The first output delivered to the UCLA team was via the GeoCam Viewer: a simple, scalable tool for reviewing captures and flagging areas requiring additional imagery, which allows the team to create and share short-linked “views” that encode field of view and map scale into the URL. Each of the 600,000 shots was georeferenced and oriented on top of a private Esri ArcGIS web map that the UCLA team can, now and in the future, modify with additional layers.

During QA process, a few small areas were identified as needing supplemental imagery. The UCLA/GeoCam team quickly deployed on foot to fill those gaps. One of the most powerful aspects of the technology is the ability to fuse these additional captures back into the original dataset, creating precise alignment and improving overall scene accuracy, especially in areas with poor GNSS signal. Once complete, the GeoCam Viewer was updated, and the UCLA part of the team began their own work using the imagery while GeoCam initiated AI-assisted data extraction for the sidewalk layer.

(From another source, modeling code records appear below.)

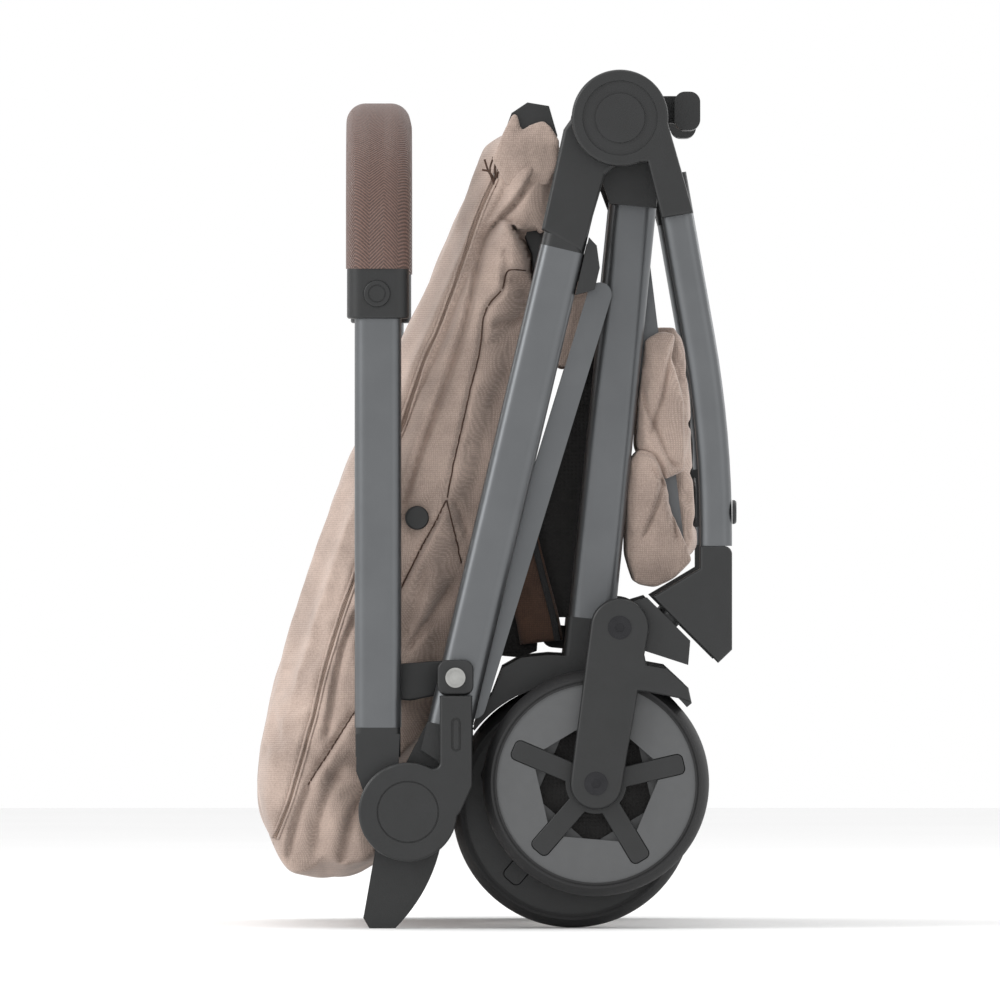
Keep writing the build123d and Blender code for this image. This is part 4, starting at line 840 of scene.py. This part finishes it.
    def teeth(self, name: str, points: np.ndarray, out: np.ndarray) -> bpy.types.Object:
        """Coil teeth along a line: short slanting bars at an even pitch."""
        pitch = 1.6 * MM
        reach = np.concatenate([[0], np.cumsum(np.linalg.norm(np.diff(points, axis=0), axis=1))])
        bars = []
        work = bmesh.new()
        for place in np.arange(pitch, reach[-1] - pitch, pitch):
            i = min(int(np.searchsorted(reach, place)), len(points) - 1)
            centre = np.array([np.interp(place, reach, points[:, axis]) for axis in range(3)])
            along = points[i] - points[i - 1]
            along /= np.linalg.norm(along)
            up = out[i] - (out[i] @ along) * along
            up /= np.linalg.norm(up)
            wide = np.cross(along, up)
            for hand in (-1, 1):
                middle = centre + wide * hand * 0.45 * MM + up * 0.4 * MM + along * hand * 0.25 * pitch
                corners = [middle + along * a * 0.38 * MM + wide * b * 0.5 * MM + up * c * 0.35 * MM
                           for c in (-1, 1) for a, b in ((-1, -1), (1, -1), (1, 1), (-1, 1))]
                made = [work.verts.new(corner) for corner in corners]
                for face in ((0, 3, 2, 1), (4, 5, 6, 7), (0, 1, 5, 4), (1, 2, 6, 5), (2, 3, 7, 6), (3, 0, 4, 7)):
                    bars.append(work.faces.new([made[k] for k in face]))
        mesh = bpy.data.meshes.new(name)
        work.to_mesh(mesh)
        work.free()
        piece = bpy.data.objects.new(name, mesh)
        bpy.context.scene.collection.objects.link(piece)
        return piece

    def seams(self, body: bpy.types.Object) -> None:
        """Dark brown strips along the sewn joins: slightly raised, with their colour as painted shade of the seam
        grooves.
        """
        runs = {
            "gusset": [(73, 336.3), (66.7, 336.9), (61.5, 336), (58.8, 325), (50.5, 315.5), (46.4, 305),
                       (44.3, 285.5), (38.3, 261.2), (31.8, 232), (28.4, 217), (24.2, 195)],
            "dart": [(23.9, 193.3), (26.4, 182.5), (30.5, 165.9), (32.8, 154)],
            "pleat": [(23.4, 193), (17.6, 180.8), (8.4, 164.2), (-1.5, 144.3), (-9, 129)],
            "lower": [(-30.1, 66.2), (-40.9, 49.6), (-49.2, 36.3), (-55.8, 26.3), (-62, 16.5)]}
        for side in Side:
            seam_shade_strips = []
            for name, run in runs.items():
                points, out = laid_on(body, smooth_line(near_hinge(run), 90), side, 0.3 * MM)
                seam_shade_strips.append(strip(name, points, out, 1.0 * MM, 0.9 * MM))
            whole = joined(f"hood_seams_{side.name.lower()}", seam_shade_strips)
            # The dark brown lining weave here is painted shade of the seam grooves.
            self.bend(finish_piece(whole, self.finishes["lining"]))

    def peak(self, side: Side) -> None:
        """Notched top edge of the hood cloth, which laps over the black rim."""
        outline = [(2.2, 496.1), (7.5, 507.1), (10.3, 506.2), (13.5, 496.4), (18.4, 499.7), (27.3, 502.3),
                   (32.2, 497.7), (37, 489.6), (36.4, 476), (30, 462), (4, 462), (-5, 478)]
        piece = slab(f"hood_peak_{side.name.lower()}", [(x * MM, z * MM) for x, z in outline], 2.2 * MM)
        Stuffing(1.6, 2.0, 1.5, 2).fill(piece)
        places = read_points(piece)
        push = 0.8 * MM * ripple(places, 7.7, (0.014, 0.03, 0.02))
        sink = np.clip((488 * MM - places[:, 2]) / (24 * MM), 0, 1) * 4.5 * MM
        places[:, 1] = side.value * (174.5 * MM + places[:, 1] + push - sink)
        write_points(piece, places)
        if side is Side.RIGHT:
            piece.data.flip_normals()
        finish_piece(piece, self.finishes["taupe_fabric"])
        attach(piece, "canopy")

    def build(self) -> bpy.types.Object:
        """Make the bundle and its trims.

        Returns:
            The cloth body.
        """
        body = self.shape()
        bpy.context.view_layer.update()
        self.zips(body)
        self.seams(body)
        for side in Side:
            self.peak(side)
        self.dress(body)
        return body


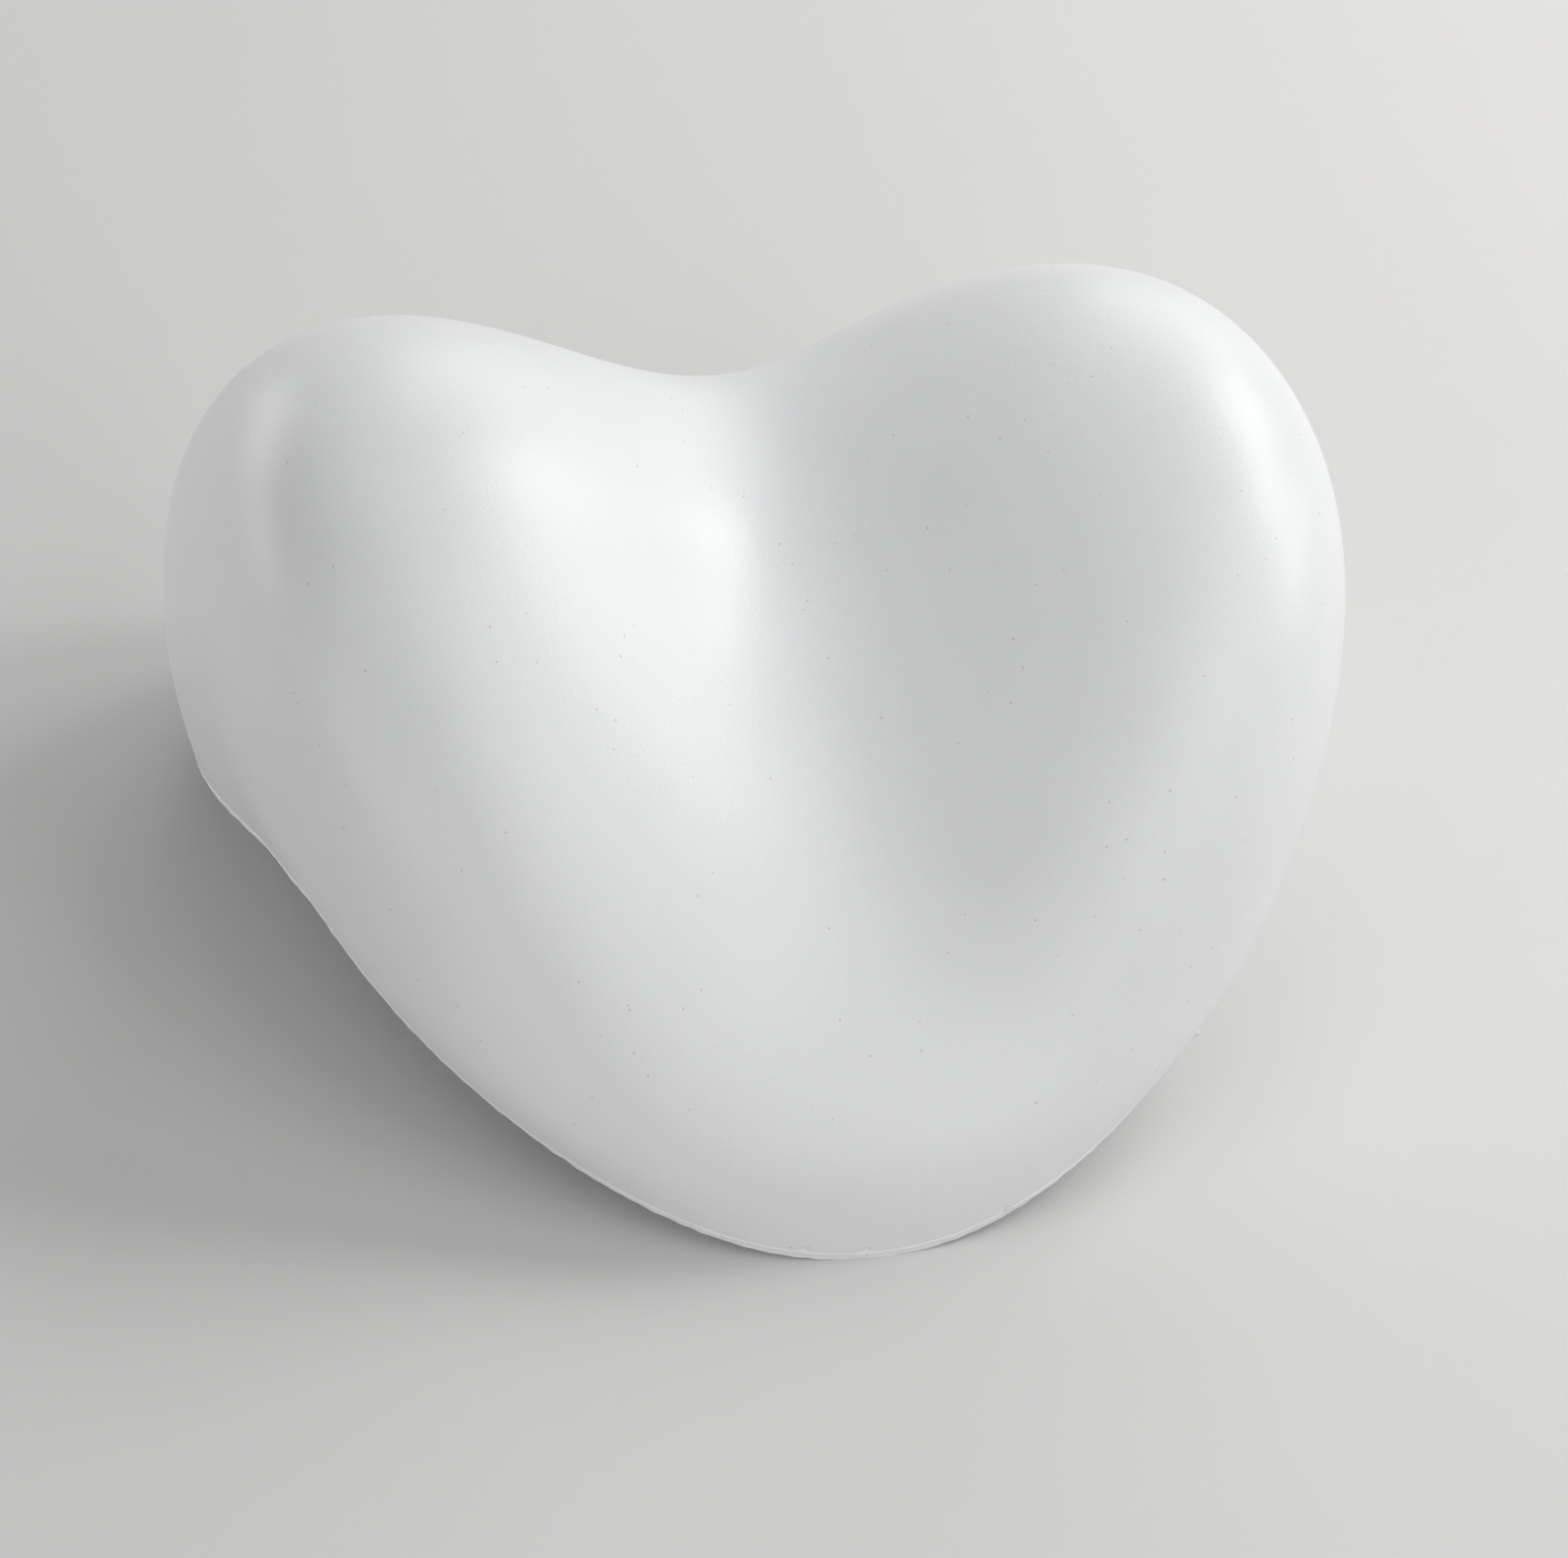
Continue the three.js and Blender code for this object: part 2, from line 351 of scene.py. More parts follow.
def bend(start, corner, end, steps=4):
    """Points of a smooth bend from a start round a corner to an end."""
    start, corner, end = (np.asarray(place, float) for place in (start, corner, end))
    shares = np.linspace(0, 1, steps + 1)
    return [start * (1 - s) ** 2 + 2 * corner * s * (1 - s) + end * s**2 for s in shares]


def rounded(corner, before, after, steps=4):
    """A bend round a corner, from a step before it to a step after it."""
    corner = np.array(corner, float)
    return bend(corner + before, corner, corner + after, steps)


print("a round starts at", rounded((0, 0), (1, 0), (0, 1))[0], "from its corner")

# %% [markdown]
# ## The upper skin
#
# Foam poured into a cold mould forms a dense skin where it touches the metal. The upper skin is
# everything that a head can touch, down to the mould's parting line, low on the sides. A box shrunk
# onto the heart would have a grid that runs across that line. Here a square grid is wrapped over
# the heart: its outermost ring follows the line, just above it, and its rings are spread evenly.

# %% A grid that ends at the parting line
skin_thickness = 2.5
skin_gap = 0.15
parting_depth = 1.0
crown_direction = np.array([0.0, -0.42, 0.9])
crown_direction /= np.linalg.norm(crown_direction)


def toward_edge(to_edge, share):
    """Directions on the way from the crown to the edge."""
    whole = np.arccos(to_edge @ crown_direction)[..., None]
    share = share[..., None]
    from_crown = np.sin((1 - share) * whole) * crown_direction
    return (from_crown + np.sin(share * whole) * to_edge) / np.sin(whole)


def edge_directions(angles, depth):
    ways = lifted(edge_loop(angles, depth), depth) - inside_foam
    return ways / np.linalg.norm(ways, axis=-1, keepdims=True)


def even_shares(angles, depth, ring_count):
    """For each angle, the share of the way from crown to edge that each evenly spaced ring has."""
    samples = 121
    share = np.broadcast_to(np.linspace(0, 1, samples), (angles.size, samples))
    paths = surface_points(toward_edge(edge_directions(angles, depth)[:, None], share))
    lengths = np.linalg.norm(np.diff(paths, axis=1), axis=-1)
    run = np.concatenate([np.zeros((angles.size, 1)), np.cumsum(lengths, axis=1)], axis=1)
    wanted = np.linspace(0, 1, ring_count + 1)
    return np.array([np.interp(wanted, row / row[-1], share[0]) for row in run])


def wrapped_grid(ring_count, depth):
    """Points of a square grid over the heart, each one's ring, and its angle round the crown."""
    steps = np.arange(-ring_count, ring_count + 1)
    i, j = np.meshgrid(steps, steps, indexing="ij")
    ring = np.maximum(abs(i), abs(j))
    sideways = abs(i) >= abs(j)
    whole = np.where(ring == 0, 1, np.where(sideways, i, j))
    part = np.where(sideways, j, -i) / whole
    angle = np.pi / 4 * part + np.where(sideways, 0, np.pi / 2) + np.where(whole < 0, np.pi, 0)
    angle = angle % (2 * np.pi)
    sectors = 240
    shares = even_shares(np.linspace(0, 2 * np.pi, sectors + 1), depth, ring_count)
    sector = angle / (2 * np.pi) * sectors
    before = np.minimum(sector.astype(int), sectors - 1)
    past = sector - before
    share = shares[before, ring] * (1 - past) + shares[before + 1, ring] * past
    toward = edge_directions(angle.ravel(), depth).reshape(*angle.shape, 3)
    return surface_points(toward_edge(toward, share)), ring, angle


def add_grid(surface, points, ring, angle):
    """Adds a grid's points and faces. Gives its outermost ring's numbers, in order of angle."""
    numbers = surface.add(points).reshape(ring.shape)
    corners = [numbers[:-1, :-1], numbers[1:, :-1], numbers[1:, 1:], numbers[:-1, 1:]]
    surface.faces += np.stack([corner.ravel() for corner in corners], axis=-1).tolist()
    outermost = ring == ring.max()
    return numbers[outermost][np.argsort(angle[outermost])]


print("the grid's crown points to", crown_direction.round(2))

# %% [markdown]
# ## Flash at the parting line
#
# Where the two halves of the mould meet, a little foam creeps between them and sets as flash. It is
# trimmed with a blade by hand, which leaves a thin bead with a crease above it. Here and there the
# blade slipped: it left a nib that curls up beside a notch, or a nick in the skin above the bead.
# All that is real geometry: rings below the grid that step in, out and in again. The bead's width
# wavers as a sum of waves with seeded starts.

# %% The bead's uneven width, and the places where the blade slipped
flash_width = 0.36
flash_waver = 0.06
# Each slip's place in degrees round the edge, and how far it reaches in millimetres.
nibs = {-40.6: 2.2, -72.5: 1.2}
notches = {-41.9: 1.1, -73.4: 1.0}
nicks = {-42.0: 0.8, -73.6: 0.5, -90.8: 1.1, -98.1: 1.1}
slip_length = 0.9
nib_curl = 1.6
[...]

The data production process involved generating a rapid segmented mesh and deploying editing tools to map sidewalk edges, ramps, stairs, and other features with precision. The UCLA team members also processed 2D orthophoto renders (as GeoTIFF files) to provide additional environmental detail, with the important advantage that these renders were captured below the tree canopy, where traditional aerial imagery falls short. Using a combination of 360° imagery, machine learning outputs, and ortho renders, the team used tools within the GeoCam SaaS platform alongside Esri ArcGIS to manage a multi-contributor data production workflow, with contributions from both human analysts and automated systems.